UPDATE: 2014-06-18 remove the section on mangling the manifest file now that I’ve upstreamed a patch.
UPDATE: 2014-06-18 to reflect default mirror being available now.
UPDATE: 2014-06-18 to clarify location of STEPS variable and the setupoe step.

With the transition of XT to OpenXT I’m realizing that the mark of most successful open source projects is good tools and great documentation. Right now we’re a bit short on both. The tools to build the core of OpenXT aren’t our own, they’re maintained by the upstream OpenEmbedded and Yocto communities. The documentation to build OpenXT on the other hand is our responsibility. This is a quick recap of my first build of the code that’s up on github with step-by-step instructions so that you can follow along at home.

The Existing Docs

The closest thing to build docs that we have on github are a README that was left over from a previous attempt to open source this code. That work was done under the name “XenClient Initiative” or XCI for short. This project was before my time on the project but my understanding is that it wasn’t particularly successful.

I guess you can call OpenXT our second go at the open source thing. The instructions in this file are way out of date. They need to be replaced and hopefully this write-up will be the first step in fixing this.

Build Machine

There’s a lot of technical debt that’s built up over the years in the OpenXT code base. The first and most obvious bit of technical debt is in our build system. We require that the build be done on a 32 bit Debian Squeeze system. The 64 bit architecture may work but it’s untested AFAIK.

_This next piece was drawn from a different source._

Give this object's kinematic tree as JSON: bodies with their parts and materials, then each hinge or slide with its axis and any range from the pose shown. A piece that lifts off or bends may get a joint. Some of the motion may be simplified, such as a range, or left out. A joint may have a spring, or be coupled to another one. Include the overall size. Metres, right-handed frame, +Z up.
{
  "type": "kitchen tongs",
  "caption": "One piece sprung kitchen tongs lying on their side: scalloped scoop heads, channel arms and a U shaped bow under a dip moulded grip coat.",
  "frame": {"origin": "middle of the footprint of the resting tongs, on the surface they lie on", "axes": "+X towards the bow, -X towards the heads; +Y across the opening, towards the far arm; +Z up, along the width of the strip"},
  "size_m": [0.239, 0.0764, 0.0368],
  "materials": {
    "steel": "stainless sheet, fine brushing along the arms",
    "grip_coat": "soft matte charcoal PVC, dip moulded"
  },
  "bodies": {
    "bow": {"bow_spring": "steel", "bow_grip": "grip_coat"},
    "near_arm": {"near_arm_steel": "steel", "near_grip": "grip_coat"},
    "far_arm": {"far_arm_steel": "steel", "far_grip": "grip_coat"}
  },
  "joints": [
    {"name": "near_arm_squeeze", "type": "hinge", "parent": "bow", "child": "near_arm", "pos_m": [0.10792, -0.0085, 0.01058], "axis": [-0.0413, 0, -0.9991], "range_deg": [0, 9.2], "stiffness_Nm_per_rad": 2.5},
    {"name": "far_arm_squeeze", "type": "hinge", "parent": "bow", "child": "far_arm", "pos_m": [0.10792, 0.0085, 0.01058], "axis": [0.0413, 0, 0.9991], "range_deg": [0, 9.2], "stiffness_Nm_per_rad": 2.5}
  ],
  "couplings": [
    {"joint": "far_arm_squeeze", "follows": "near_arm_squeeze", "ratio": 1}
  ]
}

We require Squeeze for a number of reasons the most obvious of which is our dependency on the GHC 6.12 compiler. Wheezy ships with version 7 and our toolstack hasn’t been updated to work with the new compiler yet. To the Haskell hackers out there: your help would be much appreciated. No doubt there are other dependencies and issues that would need to be worked around in an upgrade but we know this one to be a specific and prominent issue.

The requirement for a 32 bit build host is likely that only 32 bit build hosts have been tested. Any one out there who tries a 64 bit build or a build on Wheezy please report your results so we can get documentation together for the tested and supported build hosts.

Required Packages

The initial list of packages required to build OpenXT can be obtained from the OE wiki. The requirements are:

sed wget cvs subversion git-core coreutils unzip
texi2html texinfo docbook-utils gawk python-pysqlite2
diffstat help2man make gcc build-essential g++
desktop-file-utils chrpath

The list is pretty short as far as build requirements go because OE builds nearly all of the required tools as part of the build. This is a big part of what makes OE so great.

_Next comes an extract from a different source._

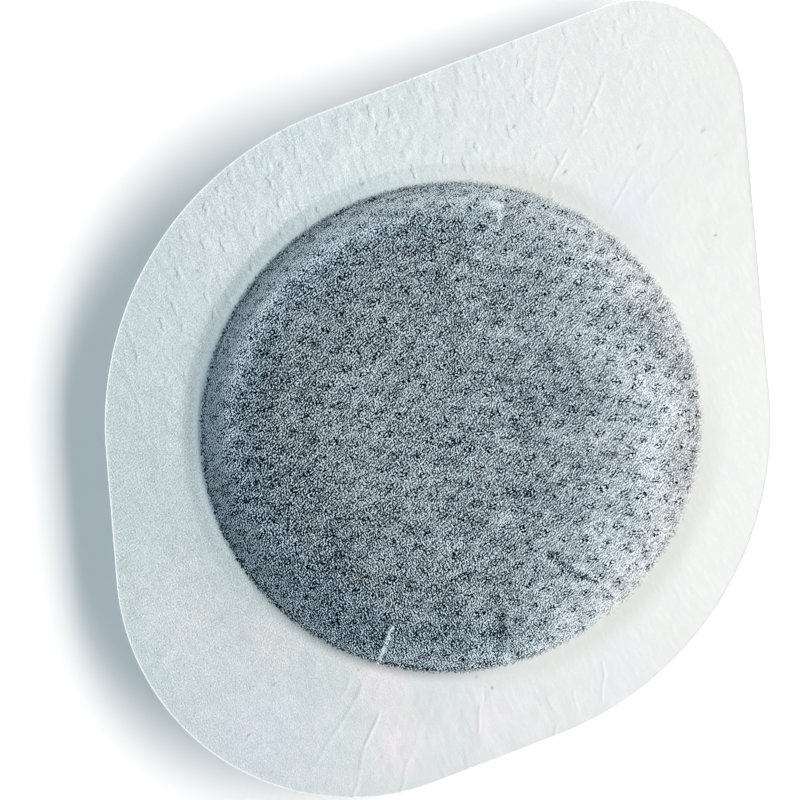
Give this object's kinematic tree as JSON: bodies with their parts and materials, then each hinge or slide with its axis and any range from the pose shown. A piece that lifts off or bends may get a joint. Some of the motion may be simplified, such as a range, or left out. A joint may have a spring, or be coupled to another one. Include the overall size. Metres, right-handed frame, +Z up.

Additionally we require a few extra packages:

ghc guilt iasl quilt bin86 bcc libsdl1.2-dev liburi-perl genisoimage

Packages like guilt and quilt are used in our bitbake patch queue class in the expected way. ghc is the Hasekll compiler which is required to … build the Haskell compiler (much like OE requires gcc to build gcc). genisoimage is used by our build scripts to put the final installer ISO together.

The remaining dependencies: iasl, bin86, bcc, libsdl1.2-dev, and liburi-perl are another instance of technical debt. These packages should be built in OE as dependencies of other packages. Instead our recipes take a short cut and require they be installed on the build host. This seems like a smart shortcut but it’s a shortcut that ends in cross-compile misery. This may be what causes issues between 32 and 64 bit build hosts.

A good example of how to fix these issues already exists. If you’ve been following upstream Yocto development the Xen recipe contributed there gets this right depending on the dev86-native and iasl-native packages. OpenXT would benefit from pulling in the meta-virtualization layer and using this recipe (thanks Chris!)

Bash vs Bourne

Bitbake recipes contain a lot of shell functions and fragments. Per the these will be executed by the host systems /bin/sh. Unfortunately lots of build metadata (including the OpenXT build metadata) is rife with ‘bashisms’. Because of this, Linux distros that don’t link /bin/sh to /bin/bash will cause builds to fail.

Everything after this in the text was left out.